Lord Kitchener and Marwick Head

Ms Gable and I managed to natter for 2 hours over coffee yesterday without using the word 'Blipfoto' too often.
We have met before in Edinburgh, but there was still much to catch up on and we had to be prised from our seats to fulfil deadlines with our respective partners.

Today Lord Kitchener needed us and so we paid a visit to his memorial monument at Marwick Head. With his slogan 'Your Country Needs You", he lured a generation of young men to an early grave in the slaughter that was WW1.

He himself was lost at sea when the ship, the HMS Hampshire, carrying him to an advisory meeting with the Russians, our allies at the time, struck a mine off the coast at Marwick and practically everyone on board was lost.

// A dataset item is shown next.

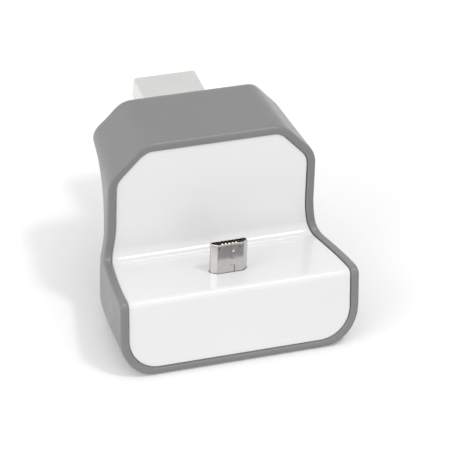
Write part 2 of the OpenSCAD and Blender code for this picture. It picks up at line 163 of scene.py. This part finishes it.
MATS = {
    "grey_plastic": finish("grey_plastic", (0.205, 0.205, 0.206), 0.025, 60, (0.3, 0.37), 700,
                           (2600, 0.35, 0.00003)),
    "white_plastic": finish("white_plastic", (0.77, 0.77, 0.775), 0.008, 50, (0.16, 0.22), 300,
                            (900, 0.05, 0.00003), coat=0.3, coat_rough=0.08),
    "usb_steel": finish("usb_steel", (0.74, 0.74, 0.72), 0.03, 200, (0.24, 0.36), 900,
                        (1500, 0.12, 0.00002), metal=1.0, stretch=(1, 0.15, 1)),
    "micro_steel": finish("micro_steel", (0.6, 0.59, 0.57), 0.05, 500, (0.12, 0.22), 1400,
                          (2500, 0.15, 0.00002), metal=1.0, stretch=(1, 1, 0.2)),
    "spring_steel": finish("spring_steel", (0.5, 0.5, 0.49), 0.04, 500, (0.25, 0.35), 1500,
                           (3000, 0.1, 0.00001), metal=1.0),
    "bracket_steel": finish("bracket_steel", (0.6, 0.61, 0.63), 0.06, 250, (0.3, 0.45), 700,
                            (1200, 0.2, 0.00002), metal=1.0, stretch=(0.15, 1, 1)),
    "screw_steel": finish("screw_steel", (0.45, 0.46, 0.48), 0.06, 600, (0.25, 0.4), 1500,
                          (3000, 0.2, 0.00002), metal=1.0),
    "contact_gold": finish("contact_gold", (0.94, 0.84, 0.62), 0.04, 800, (0.18, 0.3), 2000,
                           (4000, 0.1, 0.00001), metal=1.0),
    "insulator_white": finish("insulator_white", (0.78, 0.78, 0.76), 0.02, 200, (0.42, 0.55), 900,
                              (3500, 0.2, 0.00002)),
    "insulator_black": finish("insulator_black", (0.025, 0.025, 0.028), 0.1, 300, (0.38, 0.5),
                              900, (3500, 0.25, 0.00002)),
    "board_green": finish("board_green", (0.03, 0.17, 0.07), 0.15, 900, (0.25, 0.4), 900,
                          (2200, 0.3, 0.00002), coat=0.4),
    "wire_red": finish("wire_red", (0.5, 0.03, 0.03), 0.06, 300, (0.3, 0.42), 900,
                       (2500, 0.2, 0.00003)),
    "wire_white": finish("wire_white", (0.75, 0.75, 0.73), 0.03, 300, (0.3, 0.42), 900,
                         (2500, 0.2, 0.00003)),
    "wire_green": finish("wire_green", (0.04, 0.3, 0.09), 0.06, 300, (0.3, 0.42), 900,
                         (2500, 0.2, 0.00003)),
    "wire_black": finish("wire_black", (0.02, 0.02, 0.02), 0.1, 300, (0.3, 0.42), 900,
                         (2500, 0.2, 0.00003)),
}

SLOT_OF = {s["node"]: s["material_slot"] for s in frame["record"]["subparts"]}


# ---------------------------------------------------------------- mesh tools
def add_object(name, mesh):
    obj = bpy.data.objects.new(name, mesh)
    bpy.context.scene.collection.objects.link(obj)
    return obj


def mesh_of(name, points, faces, smooth=True):
    mesh = bpy.data.meshes.new(name)
    mesh.from_pydata([Vector(p) * MM for p in points], [], faces)
    mesh.validate()
    bm = bmesh.new()
    bm.from_mesh(mesh)
    bmesh.ops.remove_doubles(bm, verts=bm.verts, dist=1e-7)
    bmesh.ops.recalc_face_normals(bm, faces=bm.faces)
    bm.to_mesh(mesh)
    bm.free()
    for p in mesh.polygons:
        p.use_smooth = smooth
    return mesh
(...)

The date was the 5th June 1916, so he didn't live to see the carnage of the Somme which began in the July of 1916 in which most of the young lads who had responded to his call were lost.

We had a magical walk along the cliffs, high rise nesting area for thousands of sea birds, but not one puffin made itself known to us.

The grassy cliff top was a carpet of wild flowers of all colours, but the predominate one was the pink of Thrift, in clumps reaching to the furthermost reaches of the cliff edge.

Another path further down the road lead us on foot beside fields with cattle knee deep in buttercups and daisies and oyster catchers darting across our way, to the Birsay Palace tearoom for soup and a cheese scone.

And all the time the sun shone on an impossibly blue sea with the bright white of the lighthouse on the Brough of Birsay standing like a beacon in the distance.